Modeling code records
***

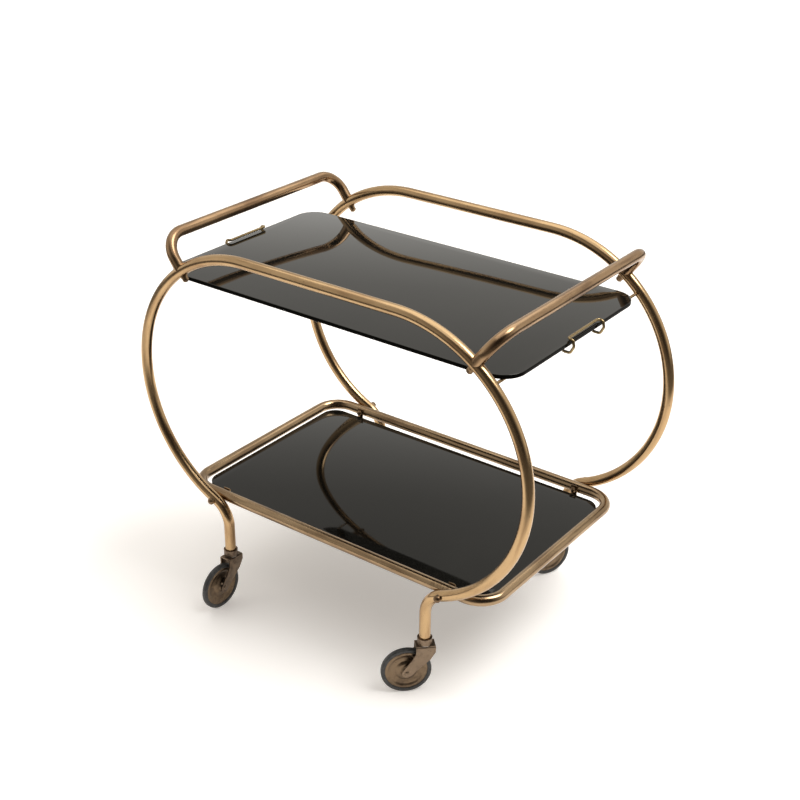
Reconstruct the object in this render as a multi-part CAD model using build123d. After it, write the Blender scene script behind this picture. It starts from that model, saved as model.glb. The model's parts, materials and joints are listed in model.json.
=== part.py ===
from build123d import *
import os
from math import cos, radians, sin, sqrt, tan

# Two-shelf serving trolley: two bent brass side frames, a closed ring that carries the lower
# glass, two push handles, an upper glass tray on pegs and four swivel casters.
# Millimetres, +Z up, +X along the trolley, -Y is the front. The origin is on the floor, midway
# between the four legs.

# ---------------------------------------------------------------- driving dimensions
tube_d = 19.0                # outside diameter of every bent tube
tube_wall = 1.5

# side frames: a straight top rail, a big arc at each end, then a bend into a short leg
frame_top_z = 661.3          # centreline height of the top rail
arc_centre_x = 148.5         # half of the top rail's straight run
arc_r = 241.5                # centreline radius of the end arcs
arc_end_deg = 23.0           # how far short of horizontal the arc stops at its lower end
leg_bend_r = 49.5

# lower ring
ring_half_y = 202.0          # to the tube's centreline
ring_overhang = 75.0         # ring centreline beyond the frame bolts
ring_corner_r = 44.0

# push handles
handle_deg = 54.0            # place of the handle's feet on the end arc, above horizontal
handle_reach = 62.0          # frame centreline to crossbar centreline
handle_corner_r = 40.0
handle_foot_gap = 1.5        # the feet stop this far short of the frame's centreline

# glass
glass_t = 7.0
glass_arris = 0.8
upper_glass_under_z = 592.1
upper_glass_end_gap = 44.7   # glass edge to the outermost centreline of the arcs
upper_glass_side_gap = 18.2  # glass edge to the side frames' inner faces, when centred
upper_glass_corner_r = 39.0
upper_glass_shift = (-4.8, -11.0)   # the loose tray lies a little off centre
lower_glass_drop = 4.0       # glass top below the ring's centreline
lower_glass_end_gap = 3.0
lower_glass_side_gap = 9.6
lower_glass_corner_r = 29.0

# pegs under the upper glass
peg_d = 5.0
peg_reach = 40.0             # out of the frame's inner face
peg_root = 6.0               # into the tube

# wire clips on the tray's short edges
wire_d = 4.0
clip_length = 92.0
clip_bar_lift = 3.2          # free height under the bar
clip_bar_inset = 3.0         # bar centreline inside the glass edge
clip_bulge = 7.0             # widest part of the loop, outside the glass edge
clip_hook_depth = 11.5       # hook bottom centreline below the glass's underside
clip_tip_inset = 20.0
clip_bend_r = 5.0
right_clip_y = 6.0
left_clip_y = 2.0

# threaded parts
bolt_d = 6.0
bolt_hole_gap = 0.4          # on the diameter
saddle_d = 12.0              # washers with one side shaped to the tube
saddle_t = 2.5
dome_head_d = 12.5
dome_head_h = 5.0
cap_head_d = 10.5
cap_head_h = 8.5
plug_clear = 1.5             # between the plug in each handle foot and the frame tube
plug_spare = 0.5             # straight tube left between the plug and the handle's bend
thread_spare = 1.0           # bolt's end short of the plug's end
nut_across_flats = 10.0
nut_hex_h = 4.0
nut_dome_h = 3.4
nut_thread_h = 5.0
nut_end_gap = 0.5            # bolt's end short of the bottom of the nut's thread
nut_shoulder = 0.4           # flat left around the nut's dome

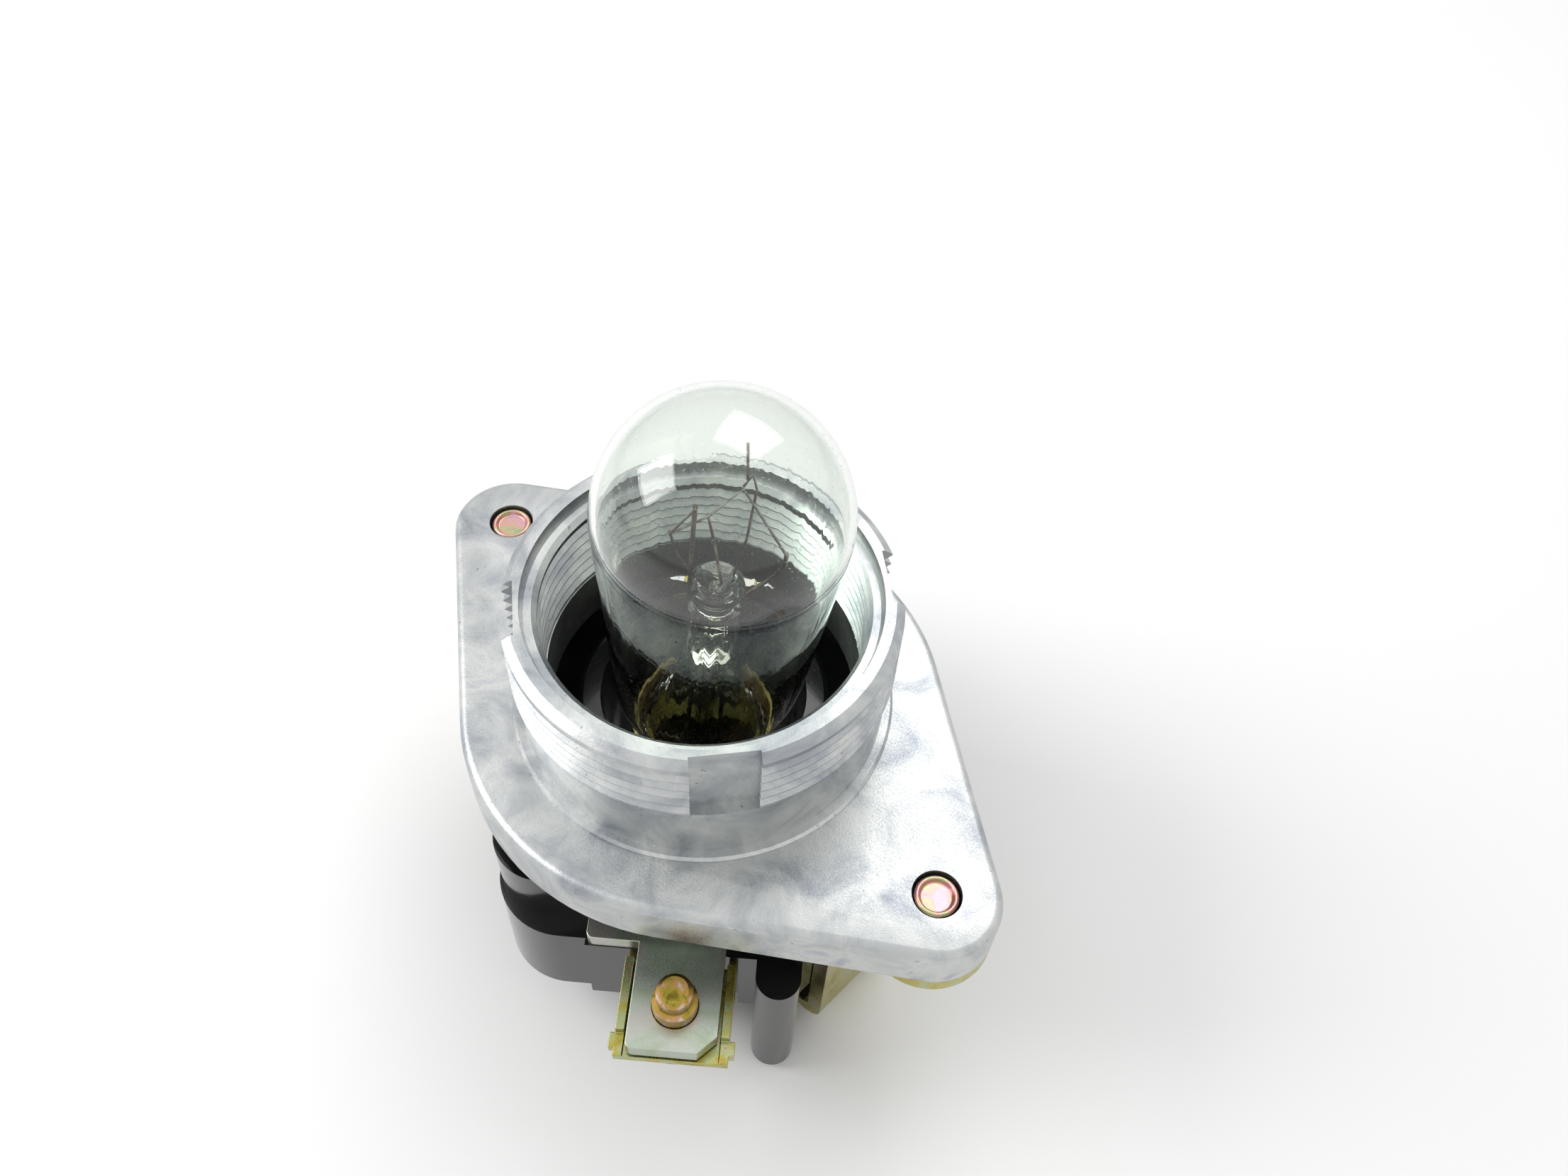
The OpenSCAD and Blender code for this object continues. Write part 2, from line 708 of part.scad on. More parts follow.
// Terminal screw, driven from below: slotted head, thread through the plate, plain tip.
module terminal_screw() {
    head_bottom = head_top - screw_head_height;
    tip_radius = screw_thread / 2 - 0.5;
    chamfer = 0.6 * screw_pitch;
    color(passivated) translate([plate_middle, -screw_reach, 0]) difference() {
        rotate_extrude($fn = 48) polygon([
            [0, head_bottom], [screw_head / 2 - 2 * chamfer, head_bottom],
            [screw_head / 2, head_bottom + 1.6 * chamfer], [screw_head / 2, head_top],
            [screw_thread / 2, head_top], [screw_thread / 2, thread_top - chamfer],
            [tip_radius, thread_top], [tip_radius, thread_top + screw_tip - chamfer],
            [tip_radius - chamfer, thread_top + screw_tip], [0, thread_top + screw_tip]
        ]);
        translate([-screw_head, -0.6, head_bottom - 1]) cube([2 * screw_head, 1.2, 2.2]);
    }
}

module terminal_screw_front() {
    rotate([0, 0, holder_turn]) terminal_screw();
}

module terminal_screw_rear() {
    rotate([0, 0, holder_turn + 180]) terminal_screw();
}

// Shoulder of the bulb from the neck to the seal, as radius and height, `t` running from 0 to 1.
function shoulder_point(t, inset) =
    let (ease = t * t * (3 - 2 * t))
    [neck_radius * (1 - ease) + seal_radius * ease - inset, neck_end + (seal_foot - neck_end) * t];

function shoulder_points(inset) =
    [for (i = [0 : shoulder_steps]) shoulder_point(i / shoulder_steps, inset)];

// Outside of the bulb with `inset` taken off all round: dome, tapered neck and shoulder.
function bulb_points(inset) =
    let (steps = 24, dome = bulb_radius - inset)
    concat(
        [for (i = [0 : steps]) let (a = 90 - (90 + neck_taper) * i / steps) [
            dome * cos(a),
            bulb_centre + dome * sin(a)
        ]],
        shoulder_points(inset)
    );

// The glass and all it carries lean together, about the middle of the seal.
module leaning() {
    rotate([0, 0, lamp_turn]) translate([0, 0, seal_foot]) rotate([0, glass_lean, 0])
        translate([0, 0, -seal_foot]) children();
}

// The same lean for one point of a wire.
function leaned(p) =
    let (rise = p.z - seal_foot)
    [
        p.x * cos(glass_lean) + rise * sin(glass_lean),
        p.y,
        seal_foot + rise * cos(glass_lean) - p.x * sin(glass_lean)
    ];

module bulb_glass() {
    outer = bulb_points(0);
    inner = bulb_points(glass_wall);
    last = len(inner) - 1;
    color(clear_glass) leaning() rotate_extrude($fn = 96)
        polygon(concat(outer, [for (i = [0 : last]) inner[last - i]]));
}

// Direction of a wire at its point `i`: along the chord of its neighbours.
function wire_heading(points, i) =
    let (run = points[min(i + 1, len(points) - 1)] - points[max(i - 1, 0)])
    run / norm(run);

// Ring of `wire_sides` points round the wire's point `i`, square to the wire.
function wire_ring(points, i, radius) =
    let (
        ahead = wire_heading(points, i),
        across = cross(ahead, [0.31, 0.87, 0.38]),
        u = across / norm(across),
        v = cross(ahead, u)
    )
    [for (k = [0 : wire_sides - 1])
        let (a = k * 360 / wire_sides) points[i] + radius * (u * cos(a) + v * sin(a))];

// Wire along a list of points, as one tube with flat ends.
module bent_wire(points, radius) {
    loft([for (i = [0 : len(points) - 1]) wire_ring(points, i, radius)]);
}

// Bends of the lamp's wires, from the button's top, for a bulb 13 mm in radius.
wire_unit = bulb_radius / 13;
function bends(points) = [for (p = points) leaned([0, 0, button_height] + wire_unit * p)];

// Crook over the filament's peak, its upright tail, and the two lower hooks.
crook = [[1.6, 0.3, -0.6], [2.65, 0.8, 5.2], [3.15, 1.7, 11.6], [2.65, 1.8, 13.5], [1.85, 1.8, 11.9]];
crook_tail = [[2.2, 1.8, 12.7], [1.8, 1.8, 17.7]];
middle_hook = [[0.6, -1.4, -0.9], [-0.55, 1.1, 4.2], [-1.4, 2, 7.5]];
side_hook = [[-2.2, 0, -0.7], [-4.4, 0.3, 3.4], [-5.1, 0.5, 6.5]];
lead_bends = [
    [[2, 0.5, -5], [3.9, 1, -3.6], [6, 0.4, -0.2], [6.8, 0, 2], [6.8, 0, 4.1]],
    [[-1.9, -0.5, -4.4], [-2.9, -1.6, -0.8], [-2.9, -1.5, 5.3], [-2.8, -1, 12]]
];

module support_wires_form() {
    for (wire = [crook, crook_tail, middle_hook, side_hook]) bent_wire(bends(wire), support_radius);
}

module support_wires() {
    color(nickel) rotate([0, 0, lamp_turn]) support_wires_form();
}

// One lead comes up from the solder contact, the other from the side of the cap under the cement.
module lead_wires_form() {
    side_run = cement_bottom - wire_diameter;
    starts = [
        [[wire_diameter, 0, cap_bottom + 0.02], [wire_diameter, 0, cap_bottom + 1.8],
            [2 * lead_spread, 0, cap_bottom + 5]],
        [[0.02 - skirt_inner, 0, side_run], [-lead_spread - 1, 0, side_run]]
    ];
    for (side = [0, 1]) {
        x = (1 - 2 * side) * lead_spread;
        rise = [leaned([x, 0, seal_foot]), leaned([x, 0, pinch_top - 1])];
        bent_wire(concat(starts[side], rise, bends(lead_bends[side])), wire_radius);
    }
}

module lead_wires() {
    color(nickel) rotate([0, 0, lamp_turn]) lead_wires_form();
}

// Coiled filament, laid against the front of each lead's tip and of each hook.
module filament() {
    beside = [0, -wire_radius - filament_diameter / 2, 0];
    tips = [for (wire = [lead_bends[0], crook, middle_hook, side_hook, lead_bends[1]])
        bends([wire[len(wire) - 1]])[0] + beside];
    color(nickel) rotate([0, 0, lamp_turn]) bent_wire(tips, filament_diameter / 2);
}

// Stem: a flare that seals the neck, the flat pinch round the leads, a rod and its button.
module stem_glass() {
    flare = seal_radius - glass_wall - eps;
    throat = pinch_width / 2 + 0.4;
    color(clear_glass) difference() {
        leaning() union() {
            rotate_extrude($fn = 48) polygon([
                [flare - flare_wall, seal_foot], [flare, seal_foot],
                [throat + 2, seal_foot + 2.6], [throat + 1, seal_foot + 6], [throat, pinch_bottom],
                [rod_radius, pinch_bottom + 3], [0, pinch_bottom + 3],
                [0, pinch_bottom], [throat - flare_wall - 1, pinch_bottom],
                [throat + 1 - flare_wall, seal_foot + 6], [throat + 2 - flare_wall, seal_foot + 2.6]
            ]);
            translate([0, 0, pinch_bottom + eps]) linear_extrude(pinch_top - pinch_bottom) {
                square([pinch_width - pinch_depth, pinch_depth], center = true);
                for (side = [-1, 1]) translate([side * (pinch_width - pinch_depth) / 2, 0])
                    circle(d = pinch_depth, $fn = 32);
            }
            rotate_extrude($fn = 48) polygon([
                [0, pinch_top - 1], [rod_radius, pinch_top - 1], [rod_radius, button_foot],
                [button_diameter / 2, button_waist], [button_diameter / 2 - 0.2, button_waist + 0.8],
                [button_face, button_height], [0, button_height]
            ]);
        }
        rotate([0, 0, lamp_turn]) {
            support_wires_form();
            lead_wires_form();
        }
    }
}

module exhaust_tube() {
    color(clear_glass) leaning() translate([0, 0, tube_foot]) difference() {
        cylinder(r = tube_radius, h = tube_top - tube_foot, $fn = 32);
        translate([0, 0, -1]) cylinder(r = tube_bore, h = tube_top - tube_foot + 2, $fn = 32);
    }
}

// Cement between the leaning neck and the cap.
module cap_cement() {
    color(cement_brown) difference() {
        translate([0, 0, cement_bottom]) difference() {
            cylinder(r = skirt_inner, h = -cap_top - cement_bottom, $fn = 96);
            translate([0, 0, -1]) cylinder(r = cement_inner, h = -cap_top - cement_bottom + 2, $fn = 96);
        }
        leaning() rotate_extrude($fn = 96)
            polygon(concat([[0, neck_end]], shoulder_points(0), [[0, seal_foot]]));
    }
}

module lamp_cap() {
    color(brass) rotate_extrude($fn = 96) polygon([
        [skirt_inner, -cap_top], [skirt_radius, -cap_top], [skirt_radius, skirt_bottom],
        [cap_radius, thread_shoulder], [cap_radius, cap_bottom], [cap_inner - 1, cap_bottom],
        [cap_inner - 1, cap_bottom + cap_wall], [cap_inner, cap_bottom + cap_wall],
        [cap_inner, thread_shoulder], [skirt_inner, skirt_bottom]
    ]);
}

module cap_insulator() {
    top = cap_inner - 1;
    color("black") rotate_extrude($fn = 64) polygon([
        [contact_diameter / 4, insulator_bottom], [contact_diameter / 2 + 0.4, insulator_bottom],
        [top, cap_bottom], [top, cap_bottom + 1.2], [contact_diameter / 4, cap_bottom + 1.2]
    ]);
}

module cap_contact() {
    color(nickel) rotate_extrude($fn = 48) polygon([
        [0, contact_bottom], [contact_diameter / 3, contact_bottom],
        [contact_diameter / 2, contact_bottom + contact_height / 2],
        [contact_diameter / 2, insulator_bottom],
        [contact_diameter / 4, insulator_bottom], [contact_diameter / 4, cap_bottom], [0, cap_bottom]
    ]);
}

flange_collar();
rivets();
bracket();
body_screws();
holder_body();
screw_shell();
contact_strip();
contact_rivet();
contact_leaf();
terminal_plate_front();
terminal_plate_rear();
clamp_front();
clamp_rear();
terminal_screw_front();
terminal_screw_rear();
bulb_glass();
stem_glass();
exhaust_tube();
lead_wires();
support_wires();
filament();
cap_cement();
lamp_cap();
cap_insulator();
cap_contact();
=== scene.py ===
import json
from math import pi, radians

import bmesh
import bpy
import numpy as np
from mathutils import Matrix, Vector


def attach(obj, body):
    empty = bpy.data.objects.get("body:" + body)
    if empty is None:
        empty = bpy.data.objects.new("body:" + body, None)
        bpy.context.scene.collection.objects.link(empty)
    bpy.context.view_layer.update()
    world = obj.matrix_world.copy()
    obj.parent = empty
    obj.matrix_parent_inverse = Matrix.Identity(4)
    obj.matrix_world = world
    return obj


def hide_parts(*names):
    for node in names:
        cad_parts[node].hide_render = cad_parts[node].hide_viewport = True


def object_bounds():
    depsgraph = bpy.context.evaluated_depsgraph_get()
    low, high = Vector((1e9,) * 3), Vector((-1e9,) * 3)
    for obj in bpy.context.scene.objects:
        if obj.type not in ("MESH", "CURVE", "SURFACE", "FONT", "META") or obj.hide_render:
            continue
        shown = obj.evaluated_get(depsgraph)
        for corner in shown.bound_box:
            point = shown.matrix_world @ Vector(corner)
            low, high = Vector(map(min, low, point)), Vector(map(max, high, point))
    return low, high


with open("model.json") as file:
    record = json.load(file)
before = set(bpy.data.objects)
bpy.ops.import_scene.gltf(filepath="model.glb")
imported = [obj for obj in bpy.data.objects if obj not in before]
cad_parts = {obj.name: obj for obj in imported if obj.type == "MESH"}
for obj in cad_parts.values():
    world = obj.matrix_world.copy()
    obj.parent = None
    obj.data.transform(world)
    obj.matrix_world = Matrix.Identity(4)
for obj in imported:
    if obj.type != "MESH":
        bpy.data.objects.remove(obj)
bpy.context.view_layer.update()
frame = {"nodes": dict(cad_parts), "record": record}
mm = 0.001  # metres in a millimetre
print("frame loaded")


def toLinear(hexColour):
    # sRGB channel c: c/12.92 up to 0.04045, above it ((c + 0.055)/1.055)^2.4
    channels = np.array([int(hexColour[i:i + 2], 16) for i in (1, 3, 5)]) / 255
    low, high = channels / 12.92, ((channels + 0.055) / 1.055) ** 2.4
    return (*np.where(channels <= 0.04045, low, high), 1.0)


def addNode(tree, kind, inputs=None, **settings):
    # an input is either another node's socket, which is linked, or a plain value
    node = tree.nodes.new(kind)
    for key, value in settings.items():
        setattr(node, key, value)
    for key, value in (inputs or {}).items():
        if isinstance(value, bpy.types.NodeSocket):
            tree.links.new(value, node.inputs[key])
        else:
            node.inputs[key].default_value = value
    return node


def newMaterial(name):
    material = bpy.data.materials.new(name)
    material.use_nodes = True
    material.node_tree.nodes.clear()
    return material, material.node_tree


pattern = {
    "noiseRoughness": 0.6,
    "patchDetail": 6.0, "patchDistortion": 0.6,
    "grainDetail": 3.0, "grainFrom": 0.3, "grainTo": 0.7,
    "pitDetail": 2.0, "pitFrom": 0.70, "pitTo": 0.76,  # only the noise's peaks are pits
}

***

Transcribe, word for word, every line from the line with "point = shown.matrix_world" to the line with "obj.matrix_world = Matrix.Identity(4)", inclusive, and output nothing else.

            point = shown.matrix_world @ Vector(corner)
            low, high = Vector(map(min, low, point)), Vector(map(max, high, point))
    return low, high


with open("model.json") as file:
    record = json.load(file)
before = set(bpy.data.objects)
bpy.ops.import_scene.gltf(filepath="model.glb")
imported = [obj for obj in bpy.data.objects if obj not in before]
cad_parts = {obj.name: obj for obj in imported if obj.type == "MESH"}
for obj in cad_parts.values():
    world = obj.matrix_world.copy()
    obj.parent = None
    obj.data.transform(world)
    obj.matrix_world = Matrix.Identity(4)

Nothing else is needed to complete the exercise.